The paper, authored by Yuzhe Yang et al., addresses the challenges associated with real-world data characterized by imbalanced label distributions across multiple domains, which is central to the problem of Multi-Domain Long-Tailed Recognition (MDLT). MDLT presents unique challenges arising from domain shifts and varying label distributions across these domains, posing a significant challenge to the generalization capabilities of recognition models. The authors introduce the concept of a domain-class transferability graph to better understand and model these complexities, and they propose BoDA (Balanced Domain-Class Distribution Alignment), a novel theoretically grounded learning strategy aimed at balancing and aligning these imbalances effectively across domain-class distributions.

Key contributions of this work include formalizing the MDLT task and designing the domain-class transferability graph, which quantifies the transferability between domain-class pairs under data imbalance. This approach highlights that effective learning in MDLT depends on how well the transferability is managed across domains. The BoDA learning strategy intelligently balances the alignment of features by minimizing a loss function that upper bounds these transferability statistics, ensuring features are transferable across domains while accounting for class imbalance. Notably, this strategy not only enhances in-domain recognition but also sets new standards for Domain Generalization (DG), showcasing how addressing cross-domain data imbalance elevates performance in unseen domains.

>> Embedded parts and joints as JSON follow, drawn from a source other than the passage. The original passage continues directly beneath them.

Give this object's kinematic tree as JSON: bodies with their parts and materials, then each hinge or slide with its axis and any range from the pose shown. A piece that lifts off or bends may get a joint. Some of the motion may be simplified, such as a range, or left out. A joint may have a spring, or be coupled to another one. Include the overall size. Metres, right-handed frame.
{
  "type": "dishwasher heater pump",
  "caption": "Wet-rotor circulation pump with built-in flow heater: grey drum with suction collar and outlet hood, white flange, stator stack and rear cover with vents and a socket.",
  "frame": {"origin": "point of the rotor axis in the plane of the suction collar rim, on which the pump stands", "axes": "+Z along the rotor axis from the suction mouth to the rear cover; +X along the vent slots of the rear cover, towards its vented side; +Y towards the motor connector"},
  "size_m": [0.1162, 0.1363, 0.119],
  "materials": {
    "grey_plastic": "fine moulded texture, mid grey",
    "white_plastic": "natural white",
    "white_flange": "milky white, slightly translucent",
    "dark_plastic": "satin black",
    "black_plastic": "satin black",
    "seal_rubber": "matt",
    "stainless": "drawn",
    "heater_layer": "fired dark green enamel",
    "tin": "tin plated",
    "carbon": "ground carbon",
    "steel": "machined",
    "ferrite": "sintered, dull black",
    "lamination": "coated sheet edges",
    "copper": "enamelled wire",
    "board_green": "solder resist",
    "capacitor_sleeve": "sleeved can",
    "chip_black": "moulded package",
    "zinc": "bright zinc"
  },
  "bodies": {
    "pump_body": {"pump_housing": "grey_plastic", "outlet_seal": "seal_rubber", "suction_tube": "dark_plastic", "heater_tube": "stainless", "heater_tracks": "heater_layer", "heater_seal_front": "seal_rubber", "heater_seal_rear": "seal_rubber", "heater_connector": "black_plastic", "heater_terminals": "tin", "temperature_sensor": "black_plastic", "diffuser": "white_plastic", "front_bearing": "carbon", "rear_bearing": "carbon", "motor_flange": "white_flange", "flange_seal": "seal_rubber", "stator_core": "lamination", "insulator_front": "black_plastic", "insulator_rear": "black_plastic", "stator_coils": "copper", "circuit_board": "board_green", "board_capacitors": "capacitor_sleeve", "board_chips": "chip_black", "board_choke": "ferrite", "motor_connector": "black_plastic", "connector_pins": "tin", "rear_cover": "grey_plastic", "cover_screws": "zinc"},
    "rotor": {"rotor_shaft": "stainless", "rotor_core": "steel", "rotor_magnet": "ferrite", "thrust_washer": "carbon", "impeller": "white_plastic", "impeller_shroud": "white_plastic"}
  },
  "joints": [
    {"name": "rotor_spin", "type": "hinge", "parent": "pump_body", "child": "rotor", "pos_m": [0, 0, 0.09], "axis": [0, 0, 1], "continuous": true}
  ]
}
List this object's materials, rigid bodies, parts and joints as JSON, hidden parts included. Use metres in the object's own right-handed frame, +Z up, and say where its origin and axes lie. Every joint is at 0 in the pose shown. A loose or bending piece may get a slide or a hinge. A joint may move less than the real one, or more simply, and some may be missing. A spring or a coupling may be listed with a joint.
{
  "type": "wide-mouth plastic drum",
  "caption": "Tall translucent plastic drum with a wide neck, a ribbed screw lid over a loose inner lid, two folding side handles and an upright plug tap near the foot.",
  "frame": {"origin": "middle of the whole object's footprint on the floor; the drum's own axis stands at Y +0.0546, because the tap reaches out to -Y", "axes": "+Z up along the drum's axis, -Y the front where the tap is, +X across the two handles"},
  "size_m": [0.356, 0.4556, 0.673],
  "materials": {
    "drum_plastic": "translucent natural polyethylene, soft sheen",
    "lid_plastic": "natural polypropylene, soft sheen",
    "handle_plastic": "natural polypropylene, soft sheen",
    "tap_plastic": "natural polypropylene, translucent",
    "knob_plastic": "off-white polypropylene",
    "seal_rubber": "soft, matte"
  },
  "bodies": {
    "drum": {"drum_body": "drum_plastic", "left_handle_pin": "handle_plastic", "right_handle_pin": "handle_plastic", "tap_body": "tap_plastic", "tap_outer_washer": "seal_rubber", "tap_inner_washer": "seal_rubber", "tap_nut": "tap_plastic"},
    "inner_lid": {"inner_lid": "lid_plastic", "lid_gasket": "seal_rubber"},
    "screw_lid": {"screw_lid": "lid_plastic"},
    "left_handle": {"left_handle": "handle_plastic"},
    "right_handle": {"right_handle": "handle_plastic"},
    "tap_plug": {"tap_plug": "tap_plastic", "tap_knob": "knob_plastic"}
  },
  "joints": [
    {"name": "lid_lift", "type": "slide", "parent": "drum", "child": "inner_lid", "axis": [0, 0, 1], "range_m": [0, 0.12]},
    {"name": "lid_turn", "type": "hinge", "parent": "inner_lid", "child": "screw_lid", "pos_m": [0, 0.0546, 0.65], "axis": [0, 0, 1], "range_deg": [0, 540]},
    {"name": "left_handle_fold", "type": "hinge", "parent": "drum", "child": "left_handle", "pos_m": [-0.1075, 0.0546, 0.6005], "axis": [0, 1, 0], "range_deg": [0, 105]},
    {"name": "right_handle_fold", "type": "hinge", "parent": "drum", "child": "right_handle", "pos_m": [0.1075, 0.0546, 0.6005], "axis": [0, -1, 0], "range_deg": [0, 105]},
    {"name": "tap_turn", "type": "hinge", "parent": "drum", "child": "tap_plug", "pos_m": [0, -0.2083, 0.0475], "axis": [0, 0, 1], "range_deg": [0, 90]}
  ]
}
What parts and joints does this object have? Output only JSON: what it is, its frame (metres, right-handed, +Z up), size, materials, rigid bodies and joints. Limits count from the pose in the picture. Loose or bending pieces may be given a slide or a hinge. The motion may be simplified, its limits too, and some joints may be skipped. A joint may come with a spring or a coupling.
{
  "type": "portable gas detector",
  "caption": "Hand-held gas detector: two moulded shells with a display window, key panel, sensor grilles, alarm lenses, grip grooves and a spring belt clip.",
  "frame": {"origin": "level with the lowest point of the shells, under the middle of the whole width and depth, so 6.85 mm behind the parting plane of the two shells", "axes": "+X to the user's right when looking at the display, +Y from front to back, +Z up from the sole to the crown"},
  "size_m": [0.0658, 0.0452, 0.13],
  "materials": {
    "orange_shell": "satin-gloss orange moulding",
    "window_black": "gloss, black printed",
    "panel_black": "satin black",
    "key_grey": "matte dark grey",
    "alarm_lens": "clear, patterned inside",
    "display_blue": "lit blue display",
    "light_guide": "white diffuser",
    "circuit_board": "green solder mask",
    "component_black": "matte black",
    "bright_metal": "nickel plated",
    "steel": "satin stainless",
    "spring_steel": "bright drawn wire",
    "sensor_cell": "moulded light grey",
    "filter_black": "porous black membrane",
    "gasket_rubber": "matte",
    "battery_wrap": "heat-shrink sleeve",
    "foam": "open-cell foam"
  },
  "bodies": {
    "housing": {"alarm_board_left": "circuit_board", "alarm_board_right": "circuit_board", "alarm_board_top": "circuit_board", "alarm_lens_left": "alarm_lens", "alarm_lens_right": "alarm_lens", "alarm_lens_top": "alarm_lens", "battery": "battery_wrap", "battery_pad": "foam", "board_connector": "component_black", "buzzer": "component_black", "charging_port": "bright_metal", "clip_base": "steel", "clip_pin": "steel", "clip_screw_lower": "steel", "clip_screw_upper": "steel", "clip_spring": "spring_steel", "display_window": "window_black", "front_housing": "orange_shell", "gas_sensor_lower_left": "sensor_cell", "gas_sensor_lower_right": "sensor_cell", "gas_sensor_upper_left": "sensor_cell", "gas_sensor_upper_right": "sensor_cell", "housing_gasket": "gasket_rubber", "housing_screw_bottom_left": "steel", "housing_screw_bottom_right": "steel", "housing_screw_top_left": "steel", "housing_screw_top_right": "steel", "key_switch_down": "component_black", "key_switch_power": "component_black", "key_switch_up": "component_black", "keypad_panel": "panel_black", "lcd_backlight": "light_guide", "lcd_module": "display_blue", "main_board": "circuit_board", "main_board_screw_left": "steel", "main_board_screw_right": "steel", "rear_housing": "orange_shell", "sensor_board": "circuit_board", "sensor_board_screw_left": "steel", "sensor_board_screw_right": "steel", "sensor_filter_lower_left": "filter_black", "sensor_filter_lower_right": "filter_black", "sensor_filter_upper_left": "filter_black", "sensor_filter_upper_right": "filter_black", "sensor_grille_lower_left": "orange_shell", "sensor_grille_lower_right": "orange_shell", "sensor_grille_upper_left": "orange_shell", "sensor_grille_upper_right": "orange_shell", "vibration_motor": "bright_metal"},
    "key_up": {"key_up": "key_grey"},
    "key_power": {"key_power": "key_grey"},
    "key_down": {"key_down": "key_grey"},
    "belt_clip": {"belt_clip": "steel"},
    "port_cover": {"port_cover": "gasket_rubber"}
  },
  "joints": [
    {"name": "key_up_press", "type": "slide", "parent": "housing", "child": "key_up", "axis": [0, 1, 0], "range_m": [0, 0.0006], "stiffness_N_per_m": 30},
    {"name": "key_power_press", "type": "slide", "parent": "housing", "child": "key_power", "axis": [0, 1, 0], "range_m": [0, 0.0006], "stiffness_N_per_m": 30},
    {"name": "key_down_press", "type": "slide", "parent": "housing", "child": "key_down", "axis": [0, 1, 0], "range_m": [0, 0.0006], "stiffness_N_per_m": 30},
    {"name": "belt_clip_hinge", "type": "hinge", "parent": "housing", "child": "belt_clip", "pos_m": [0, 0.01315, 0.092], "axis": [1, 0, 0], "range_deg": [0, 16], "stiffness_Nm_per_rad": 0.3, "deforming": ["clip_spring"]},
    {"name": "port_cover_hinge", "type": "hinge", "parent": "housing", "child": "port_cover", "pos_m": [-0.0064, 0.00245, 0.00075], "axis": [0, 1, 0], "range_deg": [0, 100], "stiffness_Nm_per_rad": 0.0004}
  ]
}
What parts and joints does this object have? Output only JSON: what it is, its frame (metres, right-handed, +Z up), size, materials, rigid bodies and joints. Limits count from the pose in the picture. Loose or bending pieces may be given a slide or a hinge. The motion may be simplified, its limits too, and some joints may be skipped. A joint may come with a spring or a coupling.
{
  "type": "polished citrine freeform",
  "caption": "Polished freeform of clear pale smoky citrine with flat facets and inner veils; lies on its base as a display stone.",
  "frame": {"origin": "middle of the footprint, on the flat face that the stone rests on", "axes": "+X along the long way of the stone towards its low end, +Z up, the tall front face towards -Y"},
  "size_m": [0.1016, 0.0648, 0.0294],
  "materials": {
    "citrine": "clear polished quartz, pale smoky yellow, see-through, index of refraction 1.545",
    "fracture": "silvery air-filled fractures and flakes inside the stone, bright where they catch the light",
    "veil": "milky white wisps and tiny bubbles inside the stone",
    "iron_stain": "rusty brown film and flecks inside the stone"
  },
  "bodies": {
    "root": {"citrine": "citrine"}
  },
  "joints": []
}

The paper demonstrates the superiority of BoDA through extensive experiments across five curated MDLT benchmarks, employing various datasets frequently used in DG contexts. BoDA consistently outperforms twenty existing methods, ranging from standard empirical risk minimization (ERM) approaches to sophisticated domain-invariant representation learning strategies. The authors substantiate these results by presenting detailed analyses highlighting how BoDA improves feature alignment and reduces distributional divergences effectively, particularly for minority classes.

The implications of this research are substantial both theoretically and practically. Theoretically, it opens new avenues for understanding and addressing multi-domain data imbalance through rigorous transferability models and loss functions. Practically, the solutions offered by BoDA can be directly applied to real-world applications where data comes from multiple sources, such as in visual recognition tasks, autonomous driving, and medical diagnosis, improving the robustness and accuracy of AI systems faced with such complex multi-domain imbalances.

The paper positions BoDA as an important milestone, with the potential for its application extending beyond MDLT to enhance generalization capabilities in DG settings. As AI continues to evolve, the methodologies outlined here could become vital for developing systems that are not only accurate but also equitable in handling rare events and underrepresented classes across diverse domains.

Future work could further explore the integration of BoDA with other domain generalization techniques. Additionally, extending the adaptability of BoDA in dynamic environments where domain characteristics constantly evolve could further enhance its utility across broader AI tasks. The insights and methods proposed by Yang et al. provide a robust framework for tackling the ongoing challenges of data imbalance and domain diversity, setting a solid foundation for further research and development in multi-domain learning paradigms.